Doa Pagi

“Doa pagi, Lin?” tanya Teh Yunny ketika aku baru aja buka pintu kantor depan. Aku mengangguk yakin. Padahal tangan udah dingin.

Malam sebelumnya-
                “Ayo, Lin. Harus dibiasakan walaupun belum persiapan. Gampang, kok.” hibur Kang Rama dan teman-teman redaksi yg lain. Saat itu kami sedang ngobrol di Whatsapp.
                “Iya, aku siap, kok, Kang. Cuma bingung aja mau cerita apa,” kataku. Pede.
Taunya tetep aja grogi -___-


Semua karyawan (tapi banyak juga yang tidak) sudah berkumpul sebelum kerja dimulai di lantai 1 gedung depan.
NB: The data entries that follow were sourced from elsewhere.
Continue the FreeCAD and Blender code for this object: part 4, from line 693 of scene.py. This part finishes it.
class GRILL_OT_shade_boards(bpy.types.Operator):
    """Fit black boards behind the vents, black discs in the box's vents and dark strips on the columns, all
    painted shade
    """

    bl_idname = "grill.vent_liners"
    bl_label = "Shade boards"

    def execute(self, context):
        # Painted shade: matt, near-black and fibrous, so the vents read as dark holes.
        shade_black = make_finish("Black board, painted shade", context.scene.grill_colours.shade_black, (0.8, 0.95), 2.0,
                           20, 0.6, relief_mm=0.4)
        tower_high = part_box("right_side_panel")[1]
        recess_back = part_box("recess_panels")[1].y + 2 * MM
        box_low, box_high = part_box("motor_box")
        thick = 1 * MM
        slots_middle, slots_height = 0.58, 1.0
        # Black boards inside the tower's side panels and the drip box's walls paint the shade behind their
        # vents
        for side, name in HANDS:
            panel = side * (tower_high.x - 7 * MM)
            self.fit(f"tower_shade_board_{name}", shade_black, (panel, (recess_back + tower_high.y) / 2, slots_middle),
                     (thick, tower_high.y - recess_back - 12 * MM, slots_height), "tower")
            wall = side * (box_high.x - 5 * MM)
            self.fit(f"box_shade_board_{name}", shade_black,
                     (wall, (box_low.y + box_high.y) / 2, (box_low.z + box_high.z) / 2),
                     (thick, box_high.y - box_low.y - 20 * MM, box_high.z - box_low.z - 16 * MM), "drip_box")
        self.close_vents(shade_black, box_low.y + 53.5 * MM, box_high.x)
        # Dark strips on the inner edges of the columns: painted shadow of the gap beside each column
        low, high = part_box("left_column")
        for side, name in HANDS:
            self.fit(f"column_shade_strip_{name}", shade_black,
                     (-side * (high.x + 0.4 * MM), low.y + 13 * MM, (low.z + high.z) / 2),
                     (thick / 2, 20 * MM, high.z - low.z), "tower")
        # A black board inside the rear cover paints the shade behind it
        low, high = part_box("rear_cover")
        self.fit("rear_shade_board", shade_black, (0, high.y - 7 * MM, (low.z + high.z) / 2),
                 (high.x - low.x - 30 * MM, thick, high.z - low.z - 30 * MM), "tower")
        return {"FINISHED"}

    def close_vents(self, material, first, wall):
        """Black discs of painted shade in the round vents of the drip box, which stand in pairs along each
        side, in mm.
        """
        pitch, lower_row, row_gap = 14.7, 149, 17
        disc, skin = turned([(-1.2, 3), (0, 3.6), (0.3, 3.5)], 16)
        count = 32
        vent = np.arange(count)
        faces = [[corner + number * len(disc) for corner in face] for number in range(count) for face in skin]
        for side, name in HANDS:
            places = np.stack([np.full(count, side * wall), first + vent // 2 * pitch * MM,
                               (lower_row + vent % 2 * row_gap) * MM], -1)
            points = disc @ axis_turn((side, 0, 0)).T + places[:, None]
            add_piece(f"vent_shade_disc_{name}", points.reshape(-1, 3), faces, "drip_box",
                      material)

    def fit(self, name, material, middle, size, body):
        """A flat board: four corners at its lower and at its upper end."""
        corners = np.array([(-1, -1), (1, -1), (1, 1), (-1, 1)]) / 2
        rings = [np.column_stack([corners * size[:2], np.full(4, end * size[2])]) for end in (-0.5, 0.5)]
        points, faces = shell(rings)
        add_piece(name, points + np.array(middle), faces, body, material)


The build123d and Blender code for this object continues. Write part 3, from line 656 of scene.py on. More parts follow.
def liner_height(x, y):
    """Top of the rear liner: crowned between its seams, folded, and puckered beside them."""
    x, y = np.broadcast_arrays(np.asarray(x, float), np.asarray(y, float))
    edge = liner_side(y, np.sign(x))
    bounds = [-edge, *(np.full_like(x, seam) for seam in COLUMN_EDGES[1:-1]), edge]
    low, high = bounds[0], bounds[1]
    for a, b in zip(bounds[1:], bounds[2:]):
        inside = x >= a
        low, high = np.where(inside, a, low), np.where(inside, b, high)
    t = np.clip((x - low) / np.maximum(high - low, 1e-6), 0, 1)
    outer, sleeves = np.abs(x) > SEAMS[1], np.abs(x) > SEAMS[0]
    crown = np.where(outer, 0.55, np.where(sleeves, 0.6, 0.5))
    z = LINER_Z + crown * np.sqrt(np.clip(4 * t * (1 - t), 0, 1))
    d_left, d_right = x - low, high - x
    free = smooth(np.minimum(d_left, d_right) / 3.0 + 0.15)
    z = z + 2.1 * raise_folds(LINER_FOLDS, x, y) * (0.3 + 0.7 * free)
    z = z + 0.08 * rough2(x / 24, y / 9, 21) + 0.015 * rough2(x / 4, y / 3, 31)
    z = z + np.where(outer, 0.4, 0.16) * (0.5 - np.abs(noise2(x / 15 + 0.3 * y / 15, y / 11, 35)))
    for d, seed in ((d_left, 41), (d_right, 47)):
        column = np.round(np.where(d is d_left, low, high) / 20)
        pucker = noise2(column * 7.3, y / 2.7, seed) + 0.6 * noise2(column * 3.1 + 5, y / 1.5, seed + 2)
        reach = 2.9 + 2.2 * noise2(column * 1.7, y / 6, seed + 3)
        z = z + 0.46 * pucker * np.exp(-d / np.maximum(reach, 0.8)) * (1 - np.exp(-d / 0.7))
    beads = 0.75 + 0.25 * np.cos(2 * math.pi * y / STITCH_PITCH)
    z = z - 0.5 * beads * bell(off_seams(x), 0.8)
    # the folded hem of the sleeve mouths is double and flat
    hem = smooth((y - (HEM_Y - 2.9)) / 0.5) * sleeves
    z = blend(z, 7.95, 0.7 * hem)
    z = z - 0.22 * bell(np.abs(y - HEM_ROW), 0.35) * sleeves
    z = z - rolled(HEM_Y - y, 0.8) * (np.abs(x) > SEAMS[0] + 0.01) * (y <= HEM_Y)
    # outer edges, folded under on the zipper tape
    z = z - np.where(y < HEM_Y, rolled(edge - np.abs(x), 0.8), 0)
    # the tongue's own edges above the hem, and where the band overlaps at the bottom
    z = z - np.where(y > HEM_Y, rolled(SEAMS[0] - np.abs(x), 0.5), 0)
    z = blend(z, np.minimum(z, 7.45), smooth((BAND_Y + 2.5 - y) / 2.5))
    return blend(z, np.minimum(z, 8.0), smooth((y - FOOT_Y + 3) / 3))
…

Ini ritual rutin kantor kami, bahwa sebelum kerja dimulai doa pagi dilaksanakan. Pertama, untuk sharing. Kedua, untuk mengingatkan untuk berdoa karena namanya manusia kita kadang lupa berdoa untuk memulai setiap kegiatan. Ketiga, mengakrabkan diri, karena di akhiri dengan salam-salaman. Yang perempuan dengan perempuan, begitu juga yang laki-laki.

Saat itu semuanya menatap tajam. Glek.

Aku datang pas di pukul 08.00. Hari ini aku menggantikan tugas doa pagi temanku, Teh Dhea. Karena, untuk ke depannya, teteh bermuka oriental ini akan absen setiap Jumat untuk melaksanakan terapi Skoliosisnya.
                “Cerita aja, Lin. Sesuatu yang ada hikmahnya.” Begitu saran Kang Rama, editorku semalam via Whatsapp.
Maka, semalaman aku memikirkan kira-kira apa cerita yang akan aku bagi saat doa pagi nanti. Maunya sih cerita yang benar-benar aku alami dan tidak googling. Maka, tiba-tiba aku keingetan untuk cerita tentang pengalamanku menilai orang dari kesan pertama. Lalu, sebelum aku tidur kutulis outline ceritanya di ponsel, siapa tau aku lupa.
             
Lalu, aku pun berdiri di antara teman-teman karyawan. Sedikit minder karena disana akulah karyawan termuda (dan termungil) di antara mereka yang rata-rata sudah bertahun-tahun berada di penerbitan ini. Sementara aku, tiga bulan juga belum.